2. **False** – lower `learning_rate` may still overfit given enough trees.
3. Besides `num_leaves`, `max_depth` limits tree complexity.
4. Early stopping triggers after a user‑set number (e.g., 50) rounds without improvement.

### 7.2 Coding Exercise 💻
**Task:**
1. Train **Model A** (`learning_rate=0.1`, `num_leaves=31`, `n_estimators=400`).
2. Train **Model B** (`learning_rate=0.03`, `num_leaves=63`, `n_estimators=1200`, `early_stopping_rounds=80`).
3. Record validation RMSE & training time (`%%time`).
4. Explain which model you’d deploy and why.

### 7.3 Reflection ✍️
*When might a linear Ridge/Lasso beat LightGBM? Discuss data size, dimensionality & interpretability.*

## 8 | Readings & Resources
* **LightGBM Docs** – Parameters, Python API, FAQ
* Microsoft: “LightGBM Cheatsheet”
* Kaggle Blog: “How to Tune LightGBM”
* Video: Stat‑Quest – Gradient Boosting & XGBoost
* **Interpretability**: SHAP documentation – TreeSHAP

## 9 | Optional Advanced Challenge 🌟
**Custom Objective & Cross‑Validation Script**
1. Implement a Huber-loss custom objective.
2. Use `lightgbm.cv` with 5‑fold CV, early stopping, `n_estimators=10_000`, `learning_rate=0.01`.
3. Plot CV RMSE vs iteration; find optimal.
4. Compare with squared‑error objective on noisy targets.

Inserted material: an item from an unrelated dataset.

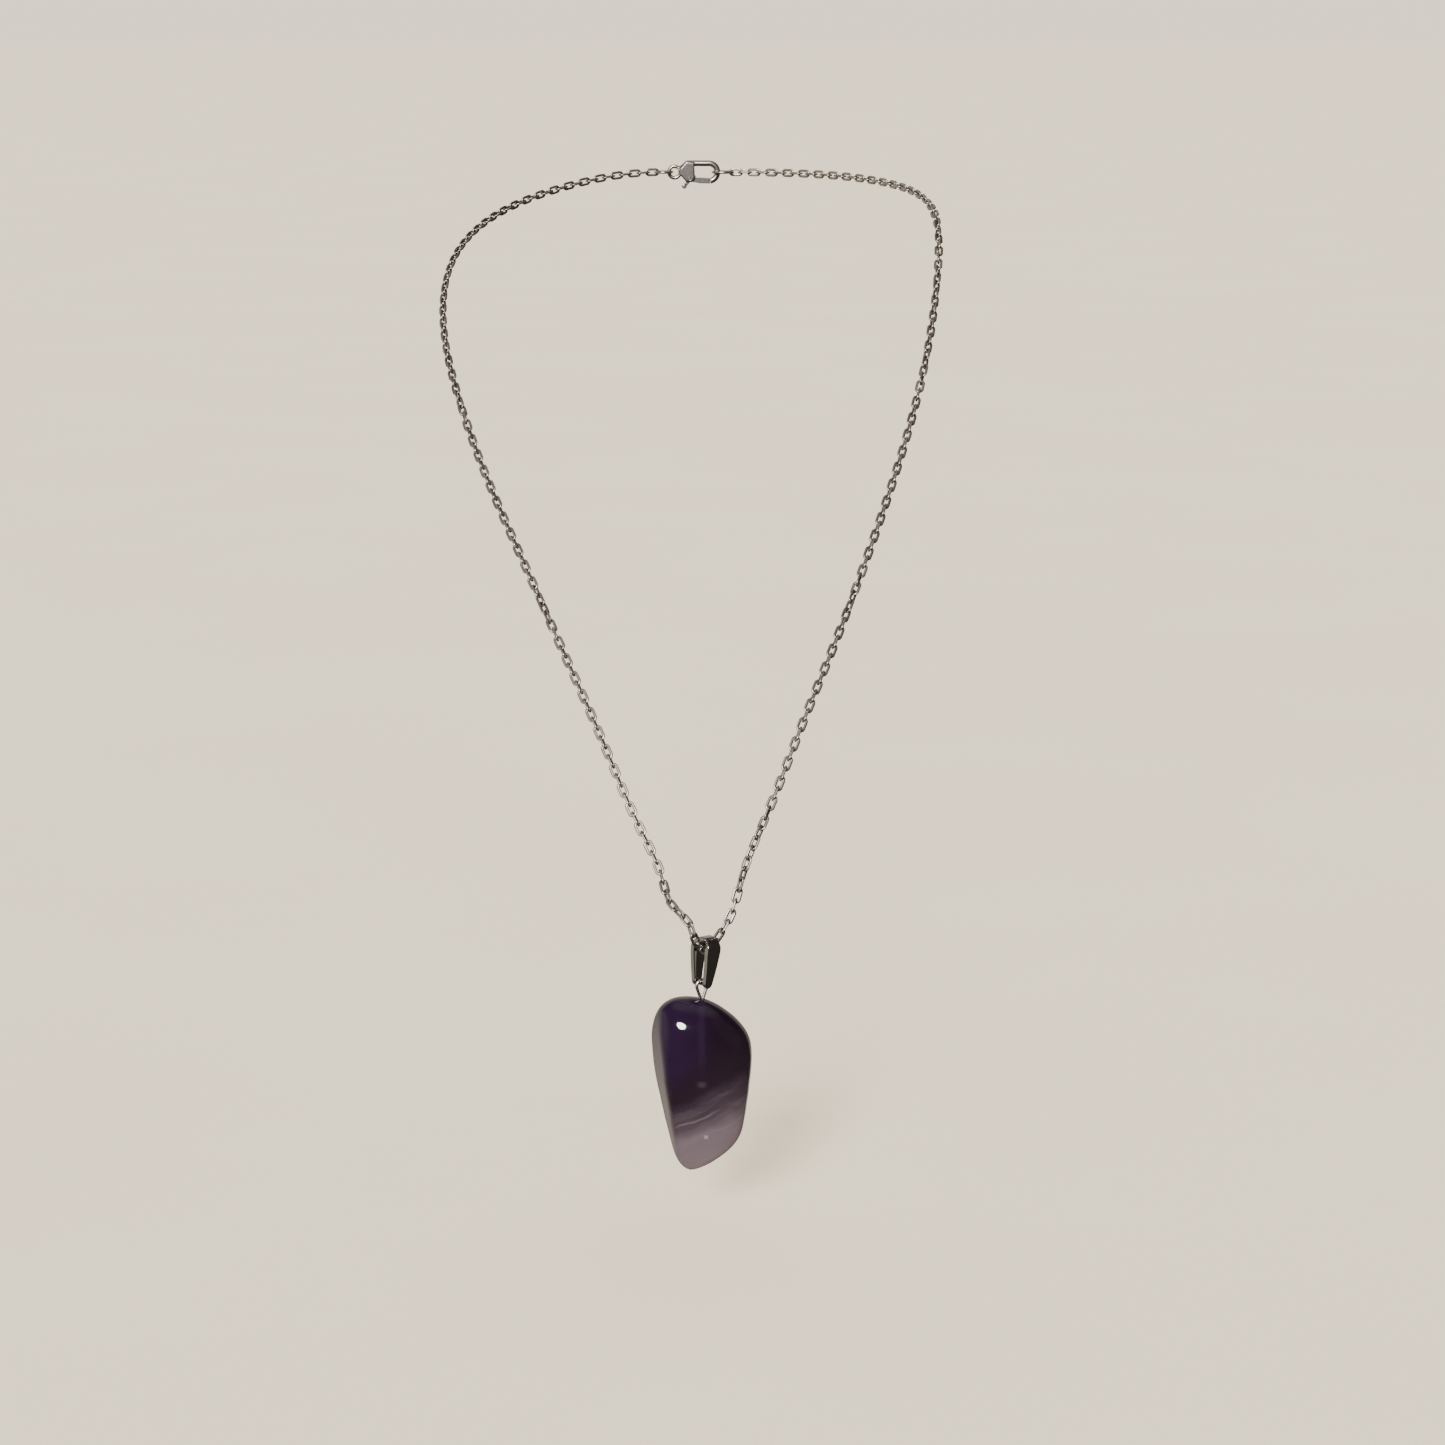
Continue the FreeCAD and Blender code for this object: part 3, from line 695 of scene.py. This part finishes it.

*Stretch:* Export best model to ONNX and reload for prediction.

## 10 | Completion Checklist ✅
Advance to **Module 5** when you can:
* Tune LightGBM hyper‑parameters & justify with validation curves.
* Employ early stopping effectively.
* Explain feature importance & demonstrate a SHAP summary.
* Compare LightGBM with linear models and articulate trade‑offs.